Duo shares Nobel chemistry honors
CHICAGO — For some scientists, winning a Nobel Prize marks the end of a long and successful career.
But the work, in a sense, is just beginning for newly minted Nobel laureates in chemistry Brian Kobilka, 57, of Stanford University, and his mentor, Dr. Robert Lefkowitz, 69, of Duke University Medical Center.
“There is still a lot to do,” Dr. Kobilka said in his home in Palo Alto, Calif., where he learned of his prize early Wednesday. “There is a lot to do.”
In research spanning four decades, the scientists working separately and together have helped characterize the exact structure of an important class of proteins known as G-protein-coupled receptors or GPCRs, which serve as a main conduit for chemicals to get past a cell's membrane and be taken up by a cell.
Roughly 1,000 human genes carry genetic codes for the receptors, which affect a variety of functions: from the beating of the heart to the workings of the brain and even how cells in the nose detect odors.
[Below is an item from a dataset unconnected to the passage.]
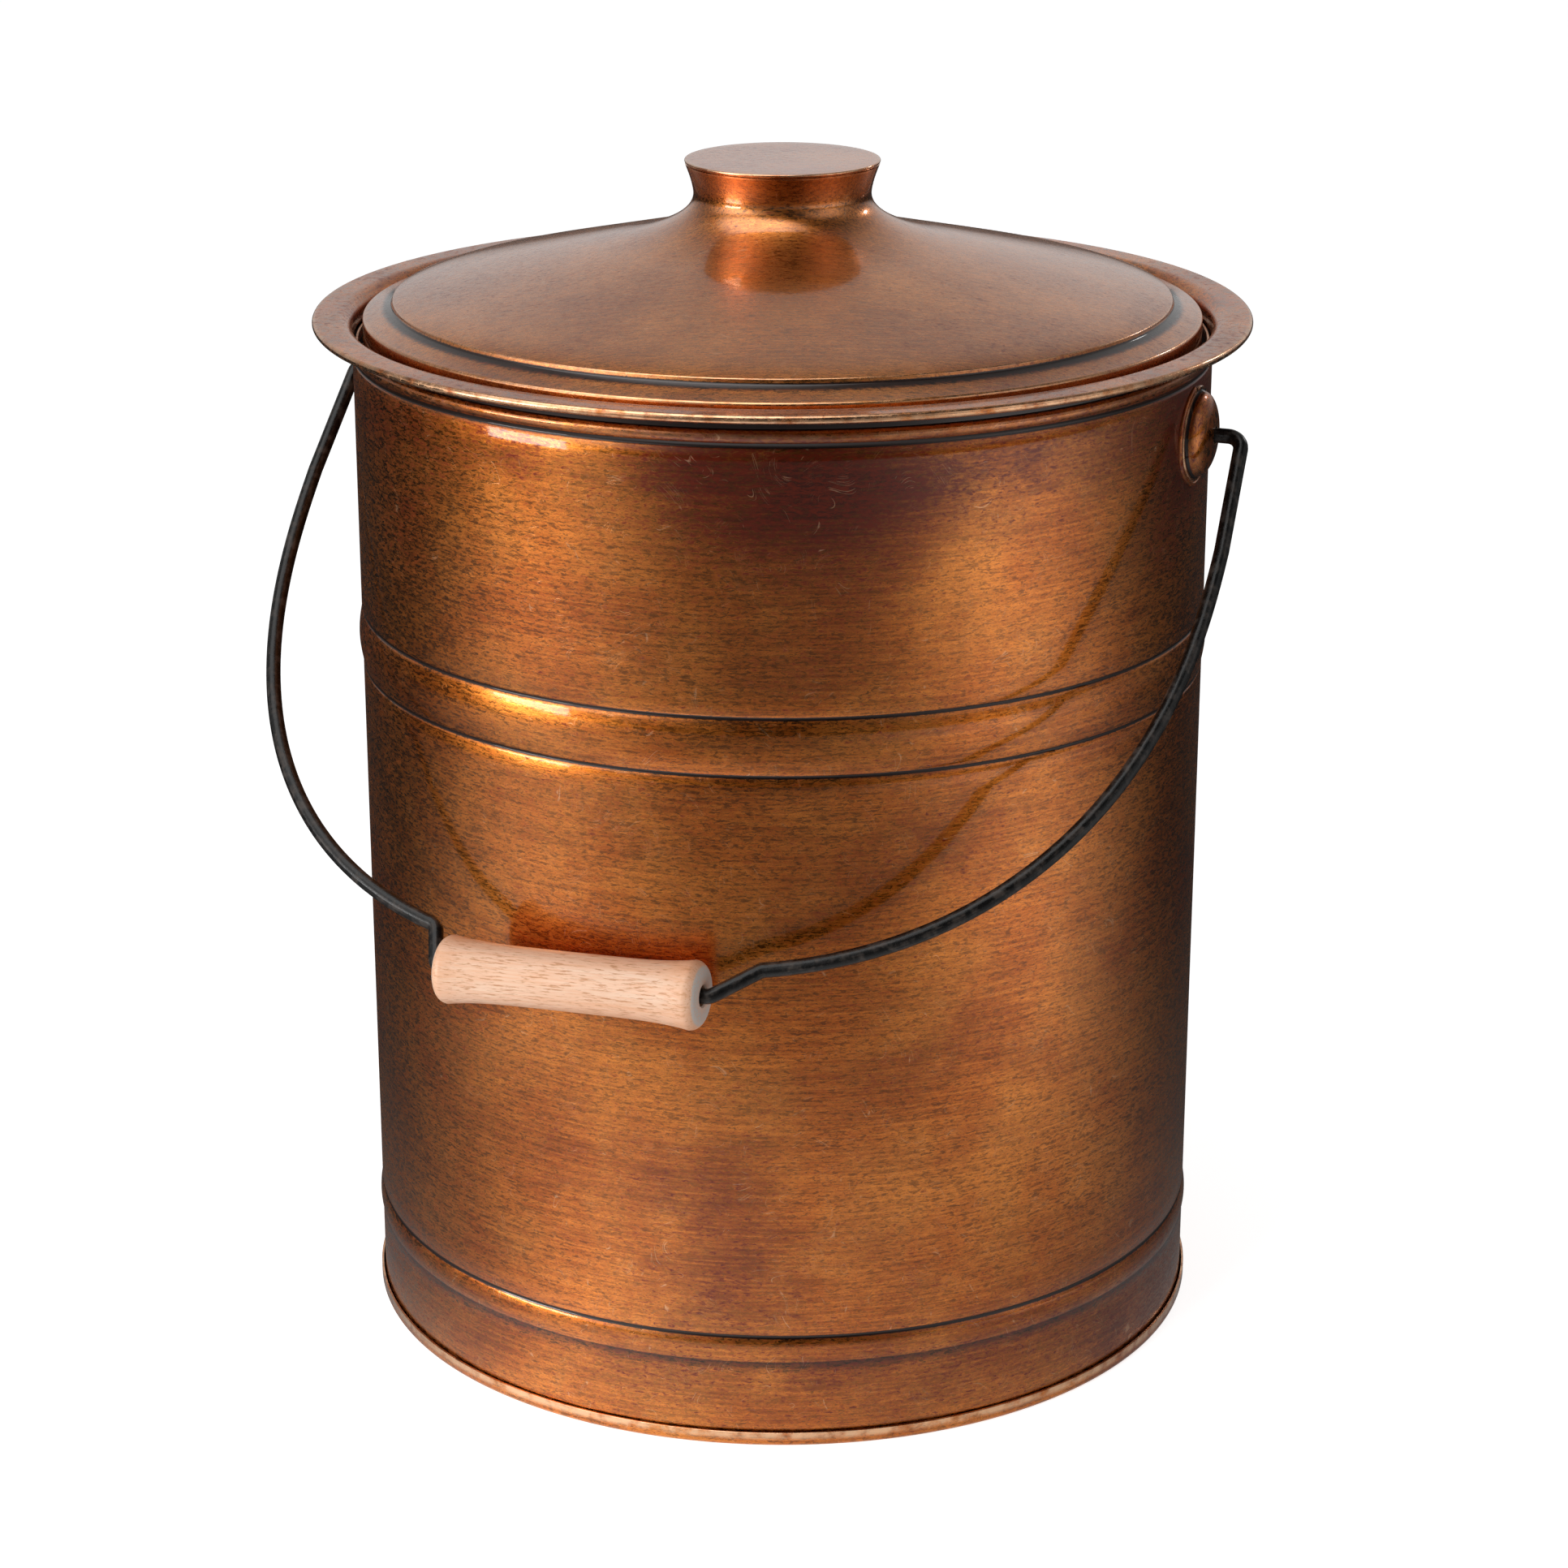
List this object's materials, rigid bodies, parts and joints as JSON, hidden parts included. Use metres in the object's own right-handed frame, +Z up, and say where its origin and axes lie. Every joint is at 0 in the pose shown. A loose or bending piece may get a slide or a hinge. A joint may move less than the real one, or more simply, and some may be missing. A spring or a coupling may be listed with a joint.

A subset of these receptors, some several hundred, respond to hormones and neurotransmitters in the body, and these have been targets for drug discovery, in many cases even before researchers knew these receptors existed.
About 40 percent of drugs use these receptors or doors to get inside of cells.
The problem is that drugs often act on more than one receptor, so they have side effects.
“We hope the more we know about the structure of these proteins, the more we'll be able to develop safer, more effective drugs,” Kobilka said.
Lefkowitz set out in the 1970s to prove these receptors existed and that they could be studied, cloned and manipulated to develop new drugs.
Kobilka, who worked in Lefkowitz's lab in the 1980s, extended that research by helping define the exact crystal structure of every atom of these receptors at a molecular level — something that had eluded researchers.
“Their findings have shone a light onto the staggeringly complex world of how hormones, neurotransmitters and drugs control cellular function and opened the door to the development of new therapeutics with potential to treat a vast array of diseases,” said Bernadette Byrne of Imperial College London.